Perhaps the only area in which Thanksgiving doesn’t go wholly over the top is in the beverage department. Sure, you might have a glass of wine or an IPA too many, but that pales in comparison to the caloric damage you’re doing with the rest of the feast. That’s where a challenger approaches: delicious, fat-filled eggnog. It’s not like eggnog season is even that far away, so I think we should fully be able to bump it up a week or two.

After all, eggnog is basically the gravy of drinks. It sort of tastes like a food smoothie already, and it gums up your works in a way that absolutely hits the gland that tells you you’re doing something bad to your body. A full pint of eggnog feels like you just drank a full roll of christmas cookie dough. It’s a drink that needs more love. Thanksgiving can provide that.

Reese’s That Look Like Pumpkins

Pixabay

Again, more modifications to the lacking dessert variety. And again, we’re not exactly moving mountains here, calendar-wise. Not to mention, most people probably still have at least the dregs of halloween candy in a closet somewhere, and if not, a trip to your local CVS will refill the coffers at desperate sales prices. It even sort of thematically fits. You’ve probably got a bunch of pumpkins sitting in the center of the table for decoration, why not throw a couple delicious chocolate and peanut butter versions in among the patch.

Not to mention that the pumpkin-shaped Reese’s, specifically, are the Thanksgiving of candy. Regular Reese’s are designed to be a perfect ratio of chocolate to peanut butter to make a neat little candy item. Pumpkin Reese’s throw all that out of the window, basically being the packaged version of eating peanut butter out of the jar over the sink and chasing it with chocolate chips.

Peeps

Pixabay

Look, first of all, anyone from the Peeps business reading this is already drooling, dollar signs in their eyes at the prospect of being able to sell their devilish little birds more than once a year. Is it really fair to take the extrusion molds used for Peeps and chain them away like a candy-making werewolf for 11 months of the year?

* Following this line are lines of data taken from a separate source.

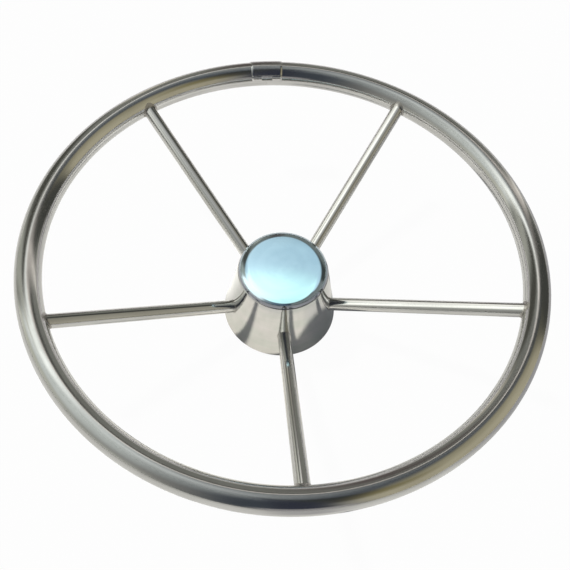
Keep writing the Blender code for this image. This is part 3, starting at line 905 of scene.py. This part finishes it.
def table_tone_and_painted_light(shade, place):
    """Painted light and shade on the table's tone in mirror images: duller far out, with soft zones over
    it.
    """
    flat = shade.node("ShaderNodeVectorMath", {0: place, 1: (1, 1, 0)}, operation="MULTIPLY").outputs[0]
    distance = shade.node("ShaderNodeVectorMath", {0: flat}, operation="LENGTH").outputs["Value"]
    mottle = shade.ramp(shade.noise(place, 60.0, 3.0), 0.3, 0.7, 0.93, 1.0)
    colour = shade.mix(shade.ramp(distance, *TABLE_SPREAD),
                       grey(TABLE_NEAR, (1, 1, 0.96)), grey(TABLE_FAR, (1, 1, 0.94)))
    parts = shade.node("ShaderNodeSeparateXYZ", {"Vector": place})
    bearing = shade.math("ARCTAN2", parts.outputs[1], parts.outputs[0])
    bearing = shade.math("MULTIPLY", bearing, math.degrees(1))
    # Each zone paints light or shade on the table: lighter where more light falls, darker where shade
    # falls.
    # name, inner and outer radius in metres, middle and half of its turn in degrees, borders, colour
    zones = (
        ("ahead", (0.22, 3.0), (85, 50), (0.06, 30), (0.33, 0.32, 0.325)),
        ("right side", (0.20, 3.0), (0, 40), (0.06, 40), (0.20, 0.20, 0.205)),
        ("behind the camera", (0.28, 3.0), (-86, 8), (0.10, 12), (0.24, 0.24, 0.24)),
        ("in front of the hub", (0.0, 0.105), (-112, 60), (0.03, 20), (0.455, 0.445, 0.415)),
        ("behind the hub's left", (0.0, 0.10), (130, 36), (0.03, 30), (0.57, 0.57, 0.55)),
    )
    for name, (near, far), (middle, half), (edge, blur), light in zones:
        inside = shade.math("MULTIPLY", shade.ramp(distance, near - edge / 2, near + edge / 2),
                            shade.ramp(distance, far + edge / 2, far - edge / 2))
        off = shade.math("ABSOLUTE", shade.math("SUBTRACT", bearing, middle))
        mask = shade.math("MULTIPLY", inside, shade.ramp(off, half + blur / 2, half - blur / 2))
        mask.node.label = name
        colour = shade.mix(mask, colour, (*light, 1))
    return shade.node("ShaderNodeVectorMath", {0: colour, 3: mottle}, operation="SCALE").outputs[0]


def build_lights(blockers):
    """A softbox and a sun that light the table. Only the blockers throw the sun's shadows."""
    softbox = bpy.data.lights.new("overhead_softbox", "AREA")
    softbox.shape = "RECTANGLE"
    softbox.size, softbox.size_y = SOFTBOX_SIZE
    softbox.energy = SOFTBOX_POWER
    lamp = bpy.data.objects.new("overhead_softbox", softbox)
    lamp.location = SOFTBOX_PLACE
    lamp.rotation_euler = (-lamp.location).to_track_quat("-Z", "Y").to_euler()
    lamp.visible_glossy = False
    bpy.context.scene.collection.objects.link(lamp)
    sunlight = bpy.data.lights.new("hazy_sun", "SUN")
    sunlight.energy = SUN_STRENGTH
    sunlight.color = SUN_COLOUR
    sunlight.angle = math.radians(SUN_WIDTH)
    sun = bpy.data.objects.new("hazy_sun", sunlight)
    azimuth, elevation = [math.radians(turn) for turn in SUN_FROM]
    level = math.cos(elevation)
    towards = Vector((level * math.cos(azimuth), level * math.sin(azimuth), math.sin(elevation)))
    sun.rotation_euler = towards.to_track_quat("Z", "Y").to_euler()
    sun.visible_glossy = False
    bpy.context.scene.collection.objects.link(sun)
    shaded_by = bpy.data.collections.new("hazy_sun_shadows")
    for piece in blockers:
        shaded_by.objects.link(piece)
    sun.light_linking.blocker_collection = shaded_by


CAMERA_PLACE = (-0.04235, -0.28020, 0.47878)
CAMERA_TURN = (26.572, -2.241, -2.818)          # degrees
CAMERA_LENS = 40.71
CAMERA_SHIFT = (0.0298, 0.1140)


def build_camera():
    camera = bpy.data.cameras.new("camera")
    camera.sensor_width = 36
    camera.lens = CAMERA_LENS
    camera.shift_x, camera.shift_y = CAMERA_SHIFT
    camera.clip_start = 0.01
    holder = bpy.data.objects.new("camera", camera)
    holder.location = CAMERA_PLACE
    holder.rotation_euler = [math.radians(turn) for turn in CAMERA_TURN]
    bpy.context.scene.collection.objects.link(holder)
    bpy.context.scene.camera = holder


build_floor()
build_world()
meshes = {piece.name: piece for piece in bpy.data.objects if piece.type == "MESH"}
spoke_pieces = [piece for name, piece in meshes.items() if name.endswith(("_rod", "_rim_weld"))]
# The domes have different radii, so that no two lie in one place.
build_sky_for("sky_over_rim", 20.0, [meshes["rim"], meshes["joint_clip"]], OVER_RIM)
build_sky_for("sky_over_spokes", 25.0, spoke_pieces, OVER_SPOKES)
build_sky_for("sky_over_cap", 30.0, [meshes["cap_dome"]], OVER_CAP)
build_lights([piece for name, piece in meshes.items() if name not in ("rim", "joint_clip")])
build_camera()
bpy.context.scene.view_settings.view_transform = "Standard"
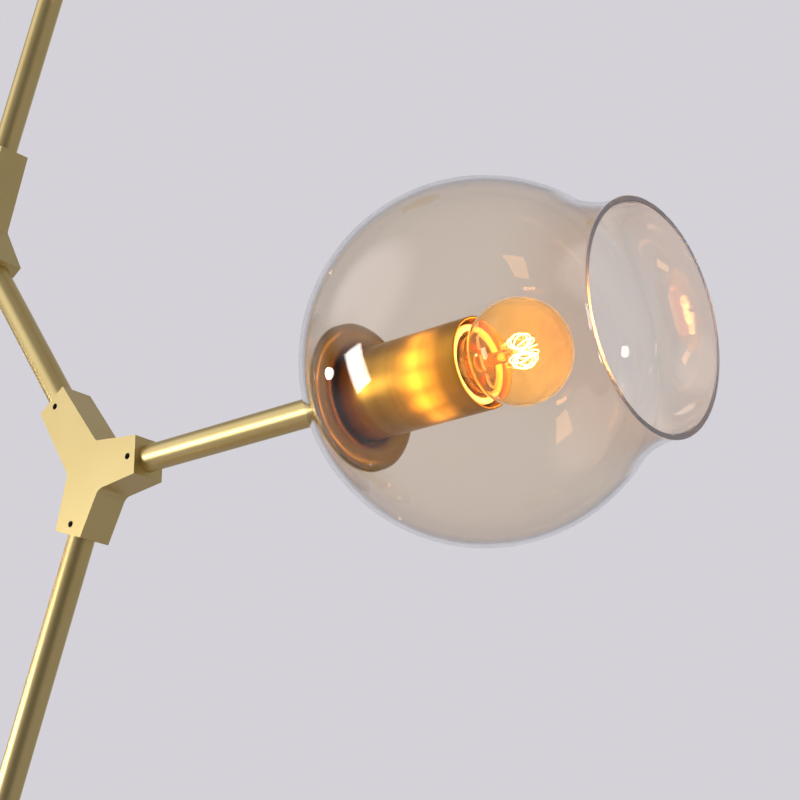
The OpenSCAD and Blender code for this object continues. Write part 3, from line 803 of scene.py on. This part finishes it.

We even have a way to ease Peeps into the thanksgiving dinner: on top of sweet potatoes. It’s already popular and widely accepted to top sweet potatoes with marshmallows, though controversial. What’s a few extra grains of neon sugar going to do? Sure, it might look a little bit like a Neopets village that got hit with napalm, but that’s ok. Plus, it kind of fits thematically with a big part of Thanksgiving: widespread bird murder.